Homabilis, fruit d'un jumelage
Il me reste un peu de temps pour évoquer un second exemple de réseau, Homabilis.
Homabilis est issu d'un jumelage de deux villes, il y a une quinzaine d'années, l'une allemande, l'autres française. Après quelques échanges traditionnels, qui ont permis aux personnels et aux personnes handicapées de deux associations, l'APEI de Roubaix-Tourcoing et Caritas de Westphalie du Nord de se connaître, le partenariat a pris une dimension nouvelle avec la création d'un GEIE (Groupement Européen d'Intérêt Economique) qu'ont rejoint successivement des villes anglaise, écossaise, neerlandaise, flamande, puis une autre française et leurs associations de handicap, avant de convier prochainement des polonais. Ensemble, nous sommes allés chercher des marchés d'activité, comme les cartes de l'UNICEF qui fait des appels d'offres depuis la Suisse, chaque année, portant sur des millions de cartes à imprimer et à conditionner pour différents pays, ou comme des faisceaux électriques de puissantes chaudières ou de véhicules Volvo.
Les membres d'Homabilis développent également des projets de formations ou de recherche, soutenus par les fonds sociaux européens.
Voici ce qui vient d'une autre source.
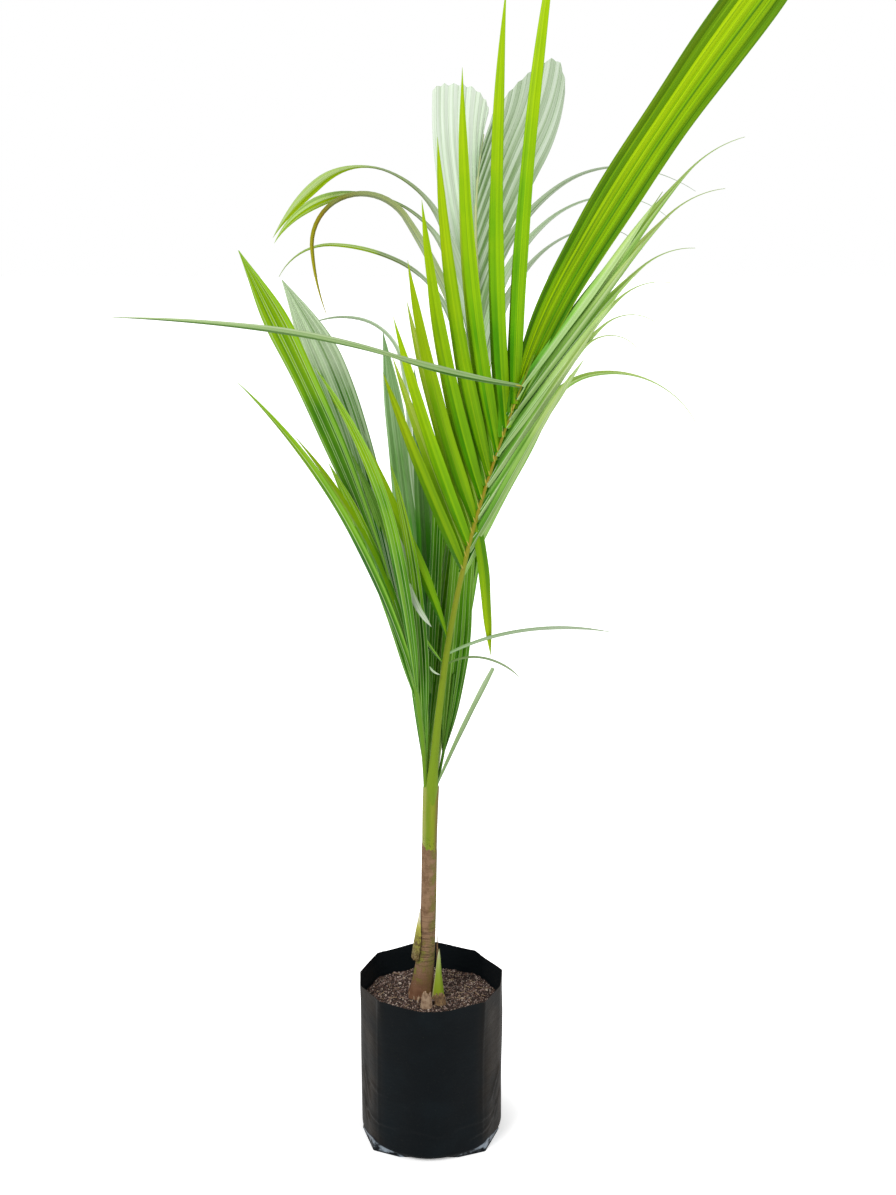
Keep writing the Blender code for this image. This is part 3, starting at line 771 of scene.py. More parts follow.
@dataclass(frozen=True)
class LeafRow:
    """A row of leaflets, with keys from the first leaflet to the last."""

    count: int
    place: tuple[float, ...]
    length: tuple[float, ...]
    width: tuple[float, ...]
    lean: KeyRows
    toward: KeyRows
    roll: KeyRows
    tone: Tone
    shape: Shape
    sway: float = 0.0

    def leaves(self) -> list[Leaf]:
        """The leaflets of the row, each a little off the row's even run.

        Returns:
            The leaflets, from the first to the last.
        """
        leaves = []
        for index, s in enumerate(np.linspace(0.0, 1.0, self.count).tolist()):
            sway = self.sway * math.sin(2.4 * index + self.count)
            lean = tuple(angle + sway * (0.3 + 0.7 * step / len(self.lean[0]))
                         for step, angle in enumerate(keys_between(self.lean, s)))
            place, length, width = (float(along(keys, s)) for keys in (self.place, self.length, self.width))
            length *= 1.0 + 0.012 * self.sway * math.cos(3.1 * index)
            leaves.append(Leaf(place, length, width, lean, keys_between(self.toward, s),
                               keys_between(self.roll, s), 1, self.shape, self.tone))
        return leaves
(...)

Le projet actuellement à l'étude porte sur le thème « Comment éviter l'exclusion du marché du travail des personnes les plus fragiles dans le cadre de la mondialisation des marchés », avec comme ambition de définir des profils de postes nouveaux pour accompagner les travailleurs et les tuteurs d'entreprises, avec les modules de formation adaptés.
Pour conclure, je ne peux que vous inviter à pénétrer ou à susciter de tels réseaux. C'est d'ailleurs la politique suivie depuis de nombreuses années par la FEGAPEI, qui a créé une mission Europe et est membre actif de Workability entre autres réseaux européens, et qui cherche à y intéresser ses membres. C'est aussi le cas de mon APEI, membre d'Homabilis et très attentive notamment aux échanges transfrontaliers.